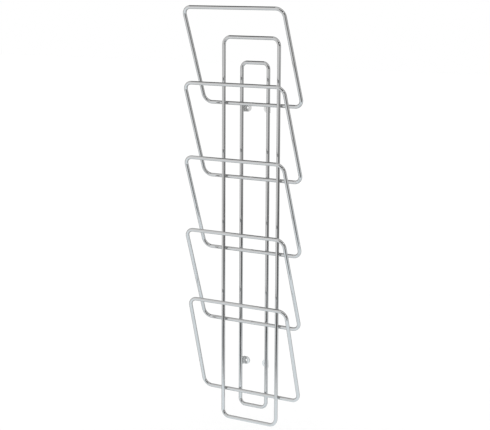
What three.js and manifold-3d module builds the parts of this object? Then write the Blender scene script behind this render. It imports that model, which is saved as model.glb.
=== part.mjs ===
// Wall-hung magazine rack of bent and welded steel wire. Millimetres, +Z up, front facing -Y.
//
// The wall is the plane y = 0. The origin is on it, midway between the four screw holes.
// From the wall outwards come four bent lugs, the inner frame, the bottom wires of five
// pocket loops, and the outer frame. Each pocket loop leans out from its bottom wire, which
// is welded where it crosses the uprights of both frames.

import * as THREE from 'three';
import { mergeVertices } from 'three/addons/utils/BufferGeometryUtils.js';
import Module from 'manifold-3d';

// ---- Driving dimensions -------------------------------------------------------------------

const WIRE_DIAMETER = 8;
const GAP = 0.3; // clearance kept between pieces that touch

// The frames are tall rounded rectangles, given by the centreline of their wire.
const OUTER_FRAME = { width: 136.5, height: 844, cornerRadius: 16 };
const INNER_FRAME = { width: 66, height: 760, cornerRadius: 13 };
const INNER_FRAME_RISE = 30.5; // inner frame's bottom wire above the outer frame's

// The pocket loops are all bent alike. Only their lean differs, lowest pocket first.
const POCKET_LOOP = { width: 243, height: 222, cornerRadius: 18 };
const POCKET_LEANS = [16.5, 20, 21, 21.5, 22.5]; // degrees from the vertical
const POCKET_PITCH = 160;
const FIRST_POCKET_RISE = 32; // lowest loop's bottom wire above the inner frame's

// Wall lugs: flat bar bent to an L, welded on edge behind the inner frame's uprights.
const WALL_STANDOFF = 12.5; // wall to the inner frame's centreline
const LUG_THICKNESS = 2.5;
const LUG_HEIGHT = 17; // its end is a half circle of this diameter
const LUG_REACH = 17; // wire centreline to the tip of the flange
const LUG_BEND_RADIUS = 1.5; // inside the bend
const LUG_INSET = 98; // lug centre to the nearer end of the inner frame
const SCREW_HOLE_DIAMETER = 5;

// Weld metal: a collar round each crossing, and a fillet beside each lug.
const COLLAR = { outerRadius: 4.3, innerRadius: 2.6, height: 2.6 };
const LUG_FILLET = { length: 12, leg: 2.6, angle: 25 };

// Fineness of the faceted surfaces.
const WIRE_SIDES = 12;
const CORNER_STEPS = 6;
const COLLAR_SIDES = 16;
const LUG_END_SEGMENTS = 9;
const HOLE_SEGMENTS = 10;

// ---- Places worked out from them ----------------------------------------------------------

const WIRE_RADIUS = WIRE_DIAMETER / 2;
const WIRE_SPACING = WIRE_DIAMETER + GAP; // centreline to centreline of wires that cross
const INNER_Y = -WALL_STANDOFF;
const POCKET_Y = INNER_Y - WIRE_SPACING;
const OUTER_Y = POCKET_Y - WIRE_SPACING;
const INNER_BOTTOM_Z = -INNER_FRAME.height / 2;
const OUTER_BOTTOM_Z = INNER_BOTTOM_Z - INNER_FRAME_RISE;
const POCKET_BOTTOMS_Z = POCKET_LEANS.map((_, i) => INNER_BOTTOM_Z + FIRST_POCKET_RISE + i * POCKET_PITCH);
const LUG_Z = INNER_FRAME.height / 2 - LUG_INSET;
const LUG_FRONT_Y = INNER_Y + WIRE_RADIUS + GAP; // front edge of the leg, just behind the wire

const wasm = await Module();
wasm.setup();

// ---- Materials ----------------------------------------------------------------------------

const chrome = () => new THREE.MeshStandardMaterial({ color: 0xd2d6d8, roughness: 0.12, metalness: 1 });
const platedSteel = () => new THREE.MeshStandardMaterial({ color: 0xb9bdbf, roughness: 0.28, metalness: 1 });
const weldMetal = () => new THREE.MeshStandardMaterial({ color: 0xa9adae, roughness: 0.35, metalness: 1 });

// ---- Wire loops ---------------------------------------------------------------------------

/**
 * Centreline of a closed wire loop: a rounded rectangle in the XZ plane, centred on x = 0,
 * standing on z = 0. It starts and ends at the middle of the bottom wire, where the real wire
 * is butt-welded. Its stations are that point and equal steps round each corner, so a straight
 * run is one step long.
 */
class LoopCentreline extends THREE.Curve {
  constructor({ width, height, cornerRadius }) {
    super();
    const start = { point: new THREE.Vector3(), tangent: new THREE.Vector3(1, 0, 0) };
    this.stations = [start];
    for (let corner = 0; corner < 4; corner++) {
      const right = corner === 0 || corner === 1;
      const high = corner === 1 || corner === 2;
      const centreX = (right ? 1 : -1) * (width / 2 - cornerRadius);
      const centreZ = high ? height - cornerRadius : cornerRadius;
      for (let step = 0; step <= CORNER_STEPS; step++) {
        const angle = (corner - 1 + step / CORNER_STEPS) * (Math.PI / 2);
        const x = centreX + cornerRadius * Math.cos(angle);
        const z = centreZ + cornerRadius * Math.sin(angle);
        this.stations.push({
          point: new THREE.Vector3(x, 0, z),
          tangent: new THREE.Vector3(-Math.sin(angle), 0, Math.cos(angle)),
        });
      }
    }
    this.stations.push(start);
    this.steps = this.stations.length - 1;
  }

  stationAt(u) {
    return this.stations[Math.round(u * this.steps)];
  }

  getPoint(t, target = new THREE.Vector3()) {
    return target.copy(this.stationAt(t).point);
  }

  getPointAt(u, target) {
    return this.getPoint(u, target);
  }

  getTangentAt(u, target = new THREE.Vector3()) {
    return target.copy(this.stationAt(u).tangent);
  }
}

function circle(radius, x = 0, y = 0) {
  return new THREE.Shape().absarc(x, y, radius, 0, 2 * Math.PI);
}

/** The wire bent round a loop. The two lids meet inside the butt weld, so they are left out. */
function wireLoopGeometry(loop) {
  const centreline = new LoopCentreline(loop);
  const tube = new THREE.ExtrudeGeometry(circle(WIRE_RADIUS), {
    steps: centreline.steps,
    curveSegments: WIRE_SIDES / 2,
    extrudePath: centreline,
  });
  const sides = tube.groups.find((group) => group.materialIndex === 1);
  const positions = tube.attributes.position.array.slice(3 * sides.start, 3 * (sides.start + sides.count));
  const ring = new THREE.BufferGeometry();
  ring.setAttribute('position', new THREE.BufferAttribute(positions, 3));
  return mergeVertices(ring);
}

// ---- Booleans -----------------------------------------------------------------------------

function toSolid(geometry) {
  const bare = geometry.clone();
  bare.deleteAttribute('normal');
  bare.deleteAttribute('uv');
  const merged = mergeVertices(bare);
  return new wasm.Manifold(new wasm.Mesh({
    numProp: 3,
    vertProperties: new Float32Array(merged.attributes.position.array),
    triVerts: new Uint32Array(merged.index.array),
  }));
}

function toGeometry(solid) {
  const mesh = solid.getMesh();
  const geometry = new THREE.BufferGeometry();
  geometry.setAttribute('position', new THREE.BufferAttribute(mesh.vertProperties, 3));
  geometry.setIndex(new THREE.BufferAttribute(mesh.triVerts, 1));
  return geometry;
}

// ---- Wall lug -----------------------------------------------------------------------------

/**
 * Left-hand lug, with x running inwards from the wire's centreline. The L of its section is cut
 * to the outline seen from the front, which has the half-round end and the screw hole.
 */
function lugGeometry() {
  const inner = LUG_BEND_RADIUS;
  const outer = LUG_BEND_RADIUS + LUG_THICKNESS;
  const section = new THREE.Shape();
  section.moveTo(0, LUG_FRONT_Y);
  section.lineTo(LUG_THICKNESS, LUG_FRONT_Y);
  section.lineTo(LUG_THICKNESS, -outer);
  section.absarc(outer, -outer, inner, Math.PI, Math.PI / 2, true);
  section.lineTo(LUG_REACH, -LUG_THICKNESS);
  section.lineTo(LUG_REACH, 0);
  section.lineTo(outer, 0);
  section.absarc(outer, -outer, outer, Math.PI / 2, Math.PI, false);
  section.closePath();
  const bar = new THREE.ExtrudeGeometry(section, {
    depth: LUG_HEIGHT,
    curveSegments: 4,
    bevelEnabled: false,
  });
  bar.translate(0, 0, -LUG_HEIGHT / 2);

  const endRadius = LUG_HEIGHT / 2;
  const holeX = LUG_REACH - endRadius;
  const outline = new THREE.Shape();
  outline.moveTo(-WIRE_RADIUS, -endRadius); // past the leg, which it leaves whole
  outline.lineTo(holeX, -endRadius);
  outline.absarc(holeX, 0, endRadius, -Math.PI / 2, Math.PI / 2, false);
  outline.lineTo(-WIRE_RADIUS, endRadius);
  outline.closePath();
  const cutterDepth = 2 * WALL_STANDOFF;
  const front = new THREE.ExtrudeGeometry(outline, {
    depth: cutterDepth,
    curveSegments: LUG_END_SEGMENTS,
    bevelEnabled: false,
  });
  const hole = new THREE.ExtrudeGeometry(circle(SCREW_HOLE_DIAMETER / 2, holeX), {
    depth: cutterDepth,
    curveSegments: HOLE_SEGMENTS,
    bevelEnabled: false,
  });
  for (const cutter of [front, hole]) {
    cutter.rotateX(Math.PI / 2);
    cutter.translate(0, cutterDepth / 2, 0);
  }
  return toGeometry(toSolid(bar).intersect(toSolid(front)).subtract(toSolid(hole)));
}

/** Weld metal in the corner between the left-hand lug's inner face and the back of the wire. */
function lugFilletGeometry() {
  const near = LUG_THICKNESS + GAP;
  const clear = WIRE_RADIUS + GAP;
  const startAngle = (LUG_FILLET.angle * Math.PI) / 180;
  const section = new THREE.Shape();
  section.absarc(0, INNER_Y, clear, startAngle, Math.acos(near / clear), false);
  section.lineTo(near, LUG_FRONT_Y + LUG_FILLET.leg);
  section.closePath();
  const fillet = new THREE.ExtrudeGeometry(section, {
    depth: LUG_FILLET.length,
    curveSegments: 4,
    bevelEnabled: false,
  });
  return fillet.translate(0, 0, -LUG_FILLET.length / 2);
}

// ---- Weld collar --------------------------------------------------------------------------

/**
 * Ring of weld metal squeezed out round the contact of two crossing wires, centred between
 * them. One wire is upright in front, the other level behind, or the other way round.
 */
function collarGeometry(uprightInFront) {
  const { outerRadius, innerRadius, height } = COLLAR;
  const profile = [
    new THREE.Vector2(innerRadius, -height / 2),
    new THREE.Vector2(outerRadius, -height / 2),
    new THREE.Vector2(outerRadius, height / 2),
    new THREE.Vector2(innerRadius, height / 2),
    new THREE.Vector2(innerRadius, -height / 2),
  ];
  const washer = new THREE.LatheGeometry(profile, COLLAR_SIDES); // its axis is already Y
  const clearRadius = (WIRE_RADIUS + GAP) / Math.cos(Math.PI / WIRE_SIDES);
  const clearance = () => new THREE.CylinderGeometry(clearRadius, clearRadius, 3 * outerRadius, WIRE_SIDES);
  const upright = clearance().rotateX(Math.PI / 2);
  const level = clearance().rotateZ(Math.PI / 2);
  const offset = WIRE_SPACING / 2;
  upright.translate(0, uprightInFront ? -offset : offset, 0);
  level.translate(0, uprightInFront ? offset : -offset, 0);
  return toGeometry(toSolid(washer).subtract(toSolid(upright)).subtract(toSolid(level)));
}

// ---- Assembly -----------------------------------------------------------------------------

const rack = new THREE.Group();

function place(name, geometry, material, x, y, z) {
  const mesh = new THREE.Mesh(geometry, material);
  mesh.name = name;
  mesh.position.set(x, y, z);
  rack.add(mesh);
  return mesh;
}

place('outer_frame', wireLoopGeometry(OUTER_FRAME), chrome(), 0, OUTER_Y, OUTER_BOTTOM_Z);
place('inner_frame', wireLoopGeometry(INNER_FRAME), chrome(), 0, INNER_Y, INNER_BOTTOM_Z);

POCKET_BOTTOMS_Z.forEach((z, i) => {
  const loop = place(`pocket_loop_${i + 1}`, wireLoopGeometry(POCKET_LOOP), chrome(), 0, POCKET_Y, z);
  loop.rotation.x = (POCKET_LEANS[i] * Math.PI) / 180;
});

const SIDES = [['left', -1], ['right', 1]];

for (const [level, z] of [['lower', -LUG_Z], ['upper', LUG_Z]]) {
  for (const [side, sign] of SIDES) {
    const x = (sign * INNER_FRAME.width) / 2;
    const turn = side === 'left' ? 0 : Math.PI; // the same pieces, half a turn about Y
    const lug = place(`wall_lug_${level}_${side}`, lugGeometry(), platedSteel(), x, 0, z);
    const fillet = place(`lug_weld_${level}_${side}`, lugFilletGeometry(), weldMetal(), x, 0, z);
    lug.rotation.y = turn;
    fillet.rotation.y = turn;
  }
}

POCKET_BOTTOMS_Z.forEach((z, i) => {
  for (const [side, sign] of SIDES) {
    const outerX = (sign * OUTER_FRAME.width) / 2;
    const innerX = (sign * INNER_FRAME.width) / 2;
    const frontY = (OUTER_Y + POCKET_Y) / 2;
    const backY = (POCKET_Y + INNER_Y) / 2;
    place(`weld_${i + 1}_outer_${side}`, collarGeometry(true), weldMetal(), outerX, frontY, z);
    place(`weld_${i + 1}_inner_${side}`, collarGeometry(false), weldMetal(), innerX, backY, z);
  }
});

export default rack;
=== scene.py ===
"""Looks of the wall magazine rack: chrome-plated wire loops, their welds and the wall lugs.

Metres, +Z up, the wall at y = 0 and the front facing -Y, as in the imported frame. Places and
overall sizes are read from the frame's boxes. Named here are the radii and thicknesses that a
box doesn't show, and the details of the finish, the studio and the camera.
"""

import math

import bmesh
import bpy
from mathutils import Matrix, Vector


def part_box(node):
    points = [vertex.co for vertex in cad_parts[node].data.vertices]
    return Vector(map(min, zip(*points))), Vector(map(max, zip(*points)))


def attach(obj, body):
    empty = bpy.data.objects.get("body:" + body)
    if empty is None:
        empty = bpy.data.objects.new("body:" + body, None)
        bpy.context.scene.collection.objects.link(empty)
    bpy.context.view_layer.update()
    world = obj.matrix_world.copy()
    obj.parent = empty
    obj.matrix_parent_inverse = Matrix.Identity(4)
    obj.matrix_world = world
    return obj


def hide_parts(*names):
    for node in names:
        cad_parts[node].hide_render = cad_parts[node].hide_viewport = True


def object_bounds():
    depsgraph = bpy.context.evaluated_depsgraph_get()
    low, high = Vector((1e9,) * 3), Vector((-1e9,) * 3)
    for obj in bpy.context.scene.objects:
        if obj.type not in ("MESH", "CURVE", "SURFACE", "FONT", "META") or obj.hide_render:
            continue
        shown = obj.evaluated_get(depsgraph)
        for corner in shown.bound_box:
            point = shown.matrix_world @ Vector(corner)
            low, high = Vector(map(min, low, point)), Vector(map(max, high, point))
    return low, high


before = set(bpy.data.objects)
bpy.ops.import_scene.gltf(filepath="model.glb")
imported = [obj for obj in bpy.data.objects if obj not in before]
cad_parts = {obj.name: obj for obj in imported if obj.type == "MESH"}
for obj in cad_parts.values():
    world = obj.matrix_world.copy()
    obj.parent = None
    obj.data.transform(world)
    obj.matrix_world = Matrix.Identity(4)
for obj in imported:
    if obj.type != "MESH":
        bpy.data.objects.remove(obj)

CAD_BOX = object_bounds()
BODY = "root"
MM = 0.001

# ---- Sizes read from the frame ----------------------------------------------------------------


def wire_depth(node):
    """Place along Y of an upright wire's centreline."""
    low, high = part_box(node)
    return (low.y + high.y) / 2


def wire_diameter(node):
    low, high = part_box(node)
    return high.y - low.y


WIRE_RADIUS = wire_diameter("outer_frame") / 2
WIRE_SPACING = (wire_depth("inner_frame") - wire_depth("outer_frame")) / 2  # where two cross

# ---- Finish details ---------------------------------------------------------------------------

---

● **What to work on**: Return only the stretch of the material above from the line holding "const SIDES = [['left', -1], ['right', 1]];" through the line holding "obj.matrix_world = world", copied exactly.

● **Solved problem**:
const SIDES = [['left', -1], ['right', 1]];

for (const [level, z] of [['lower', -LUG_Z], ['upper', LUG_Z]]) {
  for (const [side, sign] of SIDES) {
    const x = (sign * INNER_FRAME.width) / 2;
    const turn = side === 'left' ? 0 : Math.PI; // the same pieces, half a turn about Y
    const lug = place(`wall_lug_${level}_${side}`, lugGeometry(), platedSteel(), x, 0, z);
    const fillet = place(`lug_weld_${level}_${side}`, lugFilletGeometry(), weldMetal(), x, 0, z);
    lug.rotation.y = turn;
    fillet.rotation.y = turn;
  }
}

POCKET_BOTTOMS_Z.forEach((z, i) => {
  for (const [side, sign] of SIDES) {
    const outerX = (sign * OUTER_FRAME.width) / 2;
    const innerX = (sign * INNER_FRAME.width) / 2;
    const frontY = (OUTER_Y + POCKET_Y) / 2;
    const backY = (POCKET_Y + INNER_Y) / 2;
    place(`weld_${i + 1}_outer_${side}`, collarGeometry(true), weldMetal(), outerX, frontY, z);
    place(`weld_${i + 1}_inner_${side}`, collarGeometry(false), weldMetal(), innerX, backY, z);
  }
});

export default rack;
=== scene.py ===
"""Looks of the wall magazine rack: chrome-plated wire loops, their welds and the wall lugs.

Metres, +Z up, the wall at y = 0 and the front facing -Y, as in the imported frame. Places and
overall sizes are read from the frame's boxes. Named here are the radii and thicknesses that a
box doesn't show, and the details of the finish, the studio and the camera.
"""

import math

import bmesh
import bpy
from mathutils import Matrix, Vector


def part_box(node):
    points = [vertex.co for vertex in cad_parts[node].data.vertices]
    return Vector(map(min, zip(*points))), Vector(map(max, zip(*points)))


def attach(obj, body):
    empty = bpy.data.objects.get("body:" + body)
    if empty is None:
        empty = bpy.data.objects.new("body:" + body, None)
        bpy.context.scene.collection.objects.link(empty)
    bpy.context.view_layer.update()
    world = obj.matrix_world.copy()
    obj.parent = empty
    obj.matrix_parent_inverse = Matrix.Identity(4)
    obj.matrix_world = world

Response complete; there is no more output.